> TASK OBJECTIVE
Output the full material exactly as it appears here.

[Scripts that build objects]
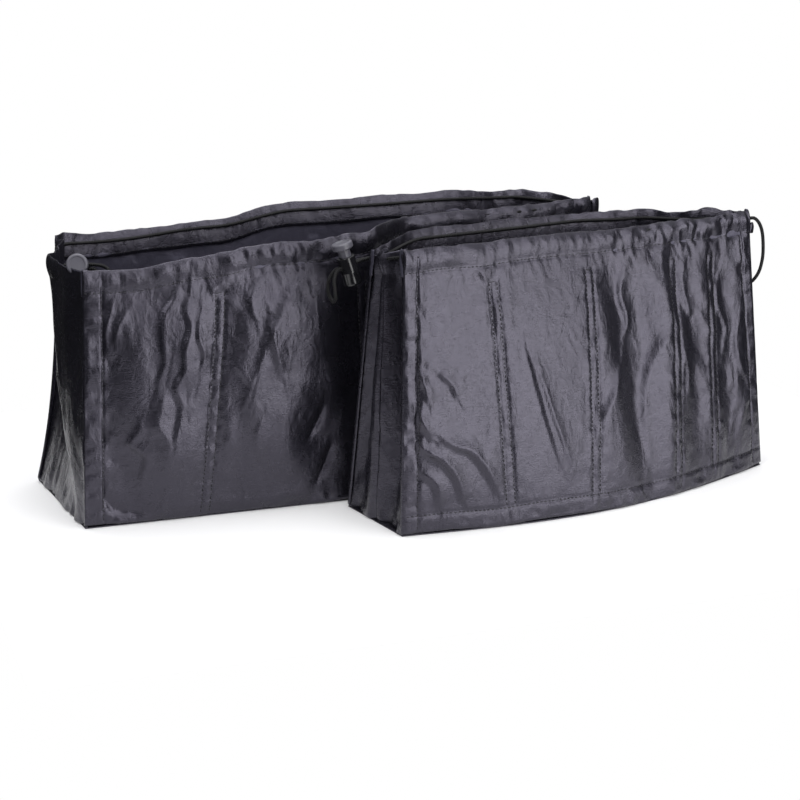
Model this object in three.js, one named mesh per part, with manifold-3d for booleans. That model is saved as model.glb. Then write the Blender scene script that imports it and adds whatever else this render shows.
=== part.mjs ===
// A set of two soft inserts that organise a handbag: a large one and a small one in front of it.
// Each is a nylon bag with rows of pockets inside both walls, folded ends, and a drawcord in a
// hem round its rim. One end of each mouth is open, the other is drawn shut.
import * as THREE from 'three';
import { mergeVertices } from 'three/addons/utils/BufferGeometryUtils.js';
import Module from 'manifold-3d';

const wasm = await Module();
wasm.setup();

// Cloth and seams, in millimetres.
const BASE_CLOTH = 0.9;
const WALL_CLOTH = 0.9;
const POCKET_CLOTH = 0.7;
const SEAM_GAP = 0.3;
const HEM_HEIGHT = 12.5;
const HEM_HALF_THICKNESS = 2;
const HEM_EDGE_HALF_THICKNESS = 0.9;
const HEM_CORNER = 6;

// Pockets sewn inside the walls, between the rows of stitches that show outside.
const POCKET_MOUTH_DROP = 24;
const POCKET_SEAM_HEIGHT = 7;
const POCKET_EASE = 1.6;
const ROW_MARGIN = 2;

// The drawcord and the channel in the hem that holds it.
const CORD_DIAMETER = 2;
const CORD_CLEARANCE = 0.4;
const CORD_STEP = 5;
const STRAND_SPACING = 2.3;
const CORD_LEAD = 2;

// The cord lock: a barrel, a sprung plunger with a round button, and the spring.
const BARREL_DIAMETER = 10;
const BARREL_ABOVE_HOLE = 5;
const BARREL_BELOW_HOLE = 11;
const BARREL_FLOOR = 1.4;
const BARREL_FILLET = 1.6;
const BARREL_LIP = 0.5;
const PLUNGER_DIAMETER = 6.8;
const PLUNGER_CLEARANCE = 0.3;
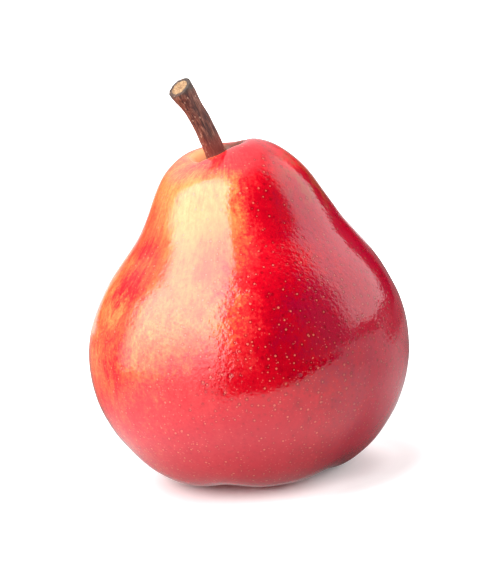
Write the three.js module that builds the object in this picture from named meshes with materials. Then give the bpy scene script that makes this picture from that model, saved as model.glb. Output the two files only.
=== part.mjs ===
// A ripe red pear that stands on the lobes of its blossom end, with its woody stalk.
// Millimetres, +Z up, front of the fruit towards -Y, origin under the middle of the whole part.
import * as THREE from 'three';

// Outline of the fruit from the floor of the blossom basin, out over the belly and up to the
// rim of the stalk hollow, then down to the floor of that hollow: [radius, height].
const FRUIT_OUTLINE = [
  [0, 4.6], [3.2, 4.5], [6.4, 3.6], [9.4, 1.7], [12.4, 0.4], [16.2, -0.22], [21.0, 0.7],
  [26.2, 3.9], [31.0, 8.9], [35.4, 15.9], [37.9, 23.8], [38.2, 31.8], [36.5, 39.8],
  [32.7, 47.8], [28.2, 53.8], [24.3, 58.8], [21.5, 63.8], [19.0, 68.8], [16.0, 73.2],
  [12.0, 76.4], [8.4, 77.7], [6.0, 77.4], [4.7, 75.6], [4.0, 73.7], [2.9, 72.1], [1.5, 71.4],
  [0, 71.3],
];
const FRUIT_RINGS = 54;
const FRUIT_TURNS = 52;

// The stalk hollow sits to the left of the axis and its rim slopes down to the left.
const HOLLOW_SHIFT = -2.8;
const HOLLOW_REACH = 19;
const HOLLOW_INNER = 6;
const RIM_SLOPE = 0.24;
const RIM_RISE_BACK = 0.06;
const RIM_TWIST = 0.02;

// The neck bends a little to the right, and the belly is not quite round.
const NECK_DRIFT = 0.8;
const NECK_DRIFT_HEIGHT = 57;
const NECK_DRIFT_SPREAD = 11;
const BELLY_OVAL = 0.012;

// Five lobes round the blossom end, and shallow furrows between them.
const LOBES = 5;
const FURROW_DEPTH = 1.15;
const FURROW_ANGLE = THREE.MathUtils.degToRad(-24 - 90);
const FURROW_RADIUS = 19;
const FURROW_SPREAD = 10;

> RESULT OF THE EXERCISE
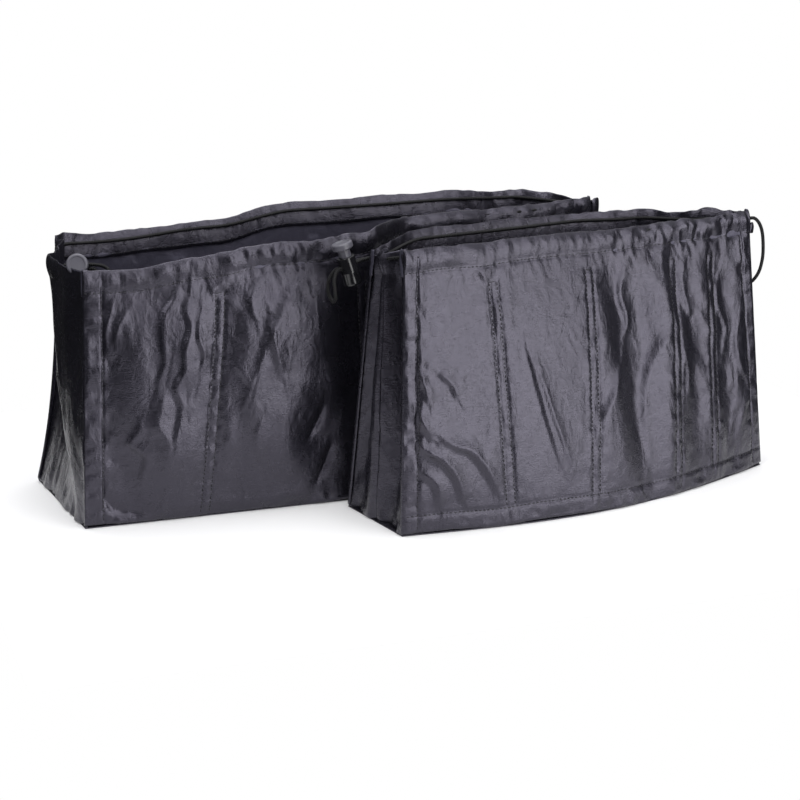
Model this object in three.js, one named mesh per part, with manifold-3d for booleans. That model is saved as model.glb. Then write the Blender scene script that imports it and adds whatever else this render shows.
=== part.mjs ===
// A set of two soft inserts that organise a handbag: a large one and a small one in front of it.
// Each is a nylon bag with rows of pockets inside both walls, folded ends, and a drawcord in a
// hem round its rim. One end of each mouth is open, the other is drawn shut.
import * as THREE from 'three';
import { mergeVertices } from 'three/addons/utils/BufferGeometryUtils.js';
import Module from 'manifold-3d';

const wasm = await Module();
wasm.setup();

// Cloth and seams, in millimetres.
const BASE_CLOTH = 0.9;
const WALL_CLOTH = 0.9;
const POCKET_CLOTH = 0.7;
const SEAM_GAP = 0.3;
const HEM_HEIGHT = 12.5;
const HEM_HALF_THICKNESS = 2;
const HEM_EDGE_HALF_THICKNESS = 0.9;
const HEM_CORNER = 6;

// Pockets sewn inside the walls, between the rows of stitches that show outside.
const POCKET_MOUTH_DROP = 24;
const POCKET_SEAM_HEIGHT = 7;
const POCKET_EASE = 1.6;
const ROW_MARGIN = 2;

// The drawcord and the channel in the hem that holds it.
const CORD_DIAMETER = 2;
const CORD_CLEARANCE = 0.4;
const CORD_STEP = 5;
const STRAND_SPACING = 2.3;
const CORD_LEAD = 2;

// The cord lock: a barrel, a sprung plunger with a round button, and the spring.
const BARREL_DIAMETER = 10;
const BARREL_ABOVE_HOLE = 5;
const BARREL_BELOW_HOLE = 11;
const BARREL_FLOOR = 1.4;
const BARREL_FILLET = 1.6;
const BARREL_LIP = 0.5;
const PLUNGER_DIAMETER = 6.8;
const PLUNGER_CLEARANCE = 0.3;
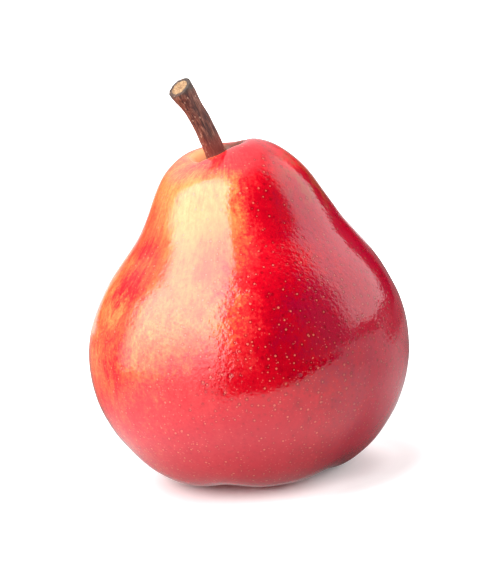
Write the three.js module that builds the object in this picture from named meshes with materials. Then give the bpy scene script that makes this picture from that model, saved as model.glb. Output the two files only.
=== part.mjs ===
// A ripe red pear that stands on the lobes of its blossom end, with its woody stalk.
// Millimetres, +Z up, front of the fruit towards -Y, origin under the middle of the whole part.
import * as THREE from 'three';

// Outline of the fruit from the floor of the blossom basin, out over the belly and up to the
// rim of the stalk hollow, then down to the floor of that hollow: [radius, height].
const FRUIT_OUTLINE = [
  [0, 4.6], [3.2, 4.5], [6.4, 3.6], [9.4, 1.7], [12.4, 0.4], [16.2, -0.22], [21.0, 0.7],
  [26.2, 3.9], [31.0, 8.9], [35.4, 15.9], [37.9, 23.8], [38.2, 31.8], [36.5, 39.8],
  [32.7, 47.8], [28.2, 53.8], [24.3, 58.8], [21.5, 63.8], [19.0, 68.8], [16.0, 73.2],
  [12.0, 76.4], [8.4, 77.7], [6.0, 77.4], [4.7, 75.6], [4.0, 73.7], [2.9, 72.1], [1.5, 71.4],
  [0, 71.3],
];
const FRUIT_RINGS = 54;
const FRUIT_TURNS = 52;

// The stalk hollow sits to the left of the axis and its rim slopes down to the left.
const HOLLOW_SHIFT = -2.8;
const HOLLOW_REACH = 19;
const HOLLOW_INNER = 6;
const RIM_SLOPE = 0.24;
const RIM_RISE_BACK = 0.06;
const RIM_TWIST = 0.02;

// The neck bends a little to the right, and the belly is not quite round.
const NECK_DRIFT = 0.8;
const NECK_DRIFT_HEIGHT = 57;
const NECK_DRIFT_SPREAD = 11;
const BELLY_OVAL = 0.012;

// Five lobes round the blossom end, and shallow furrows between them.
const LOBES = 5;
const FURROW_DEPTH = 1.15;
const FURROW_ANGLE = THREE.MathUtils.degToRad(-24 - 90);
const FURROW_RADIUS = 19;
const FURROW_SPREAD = 10;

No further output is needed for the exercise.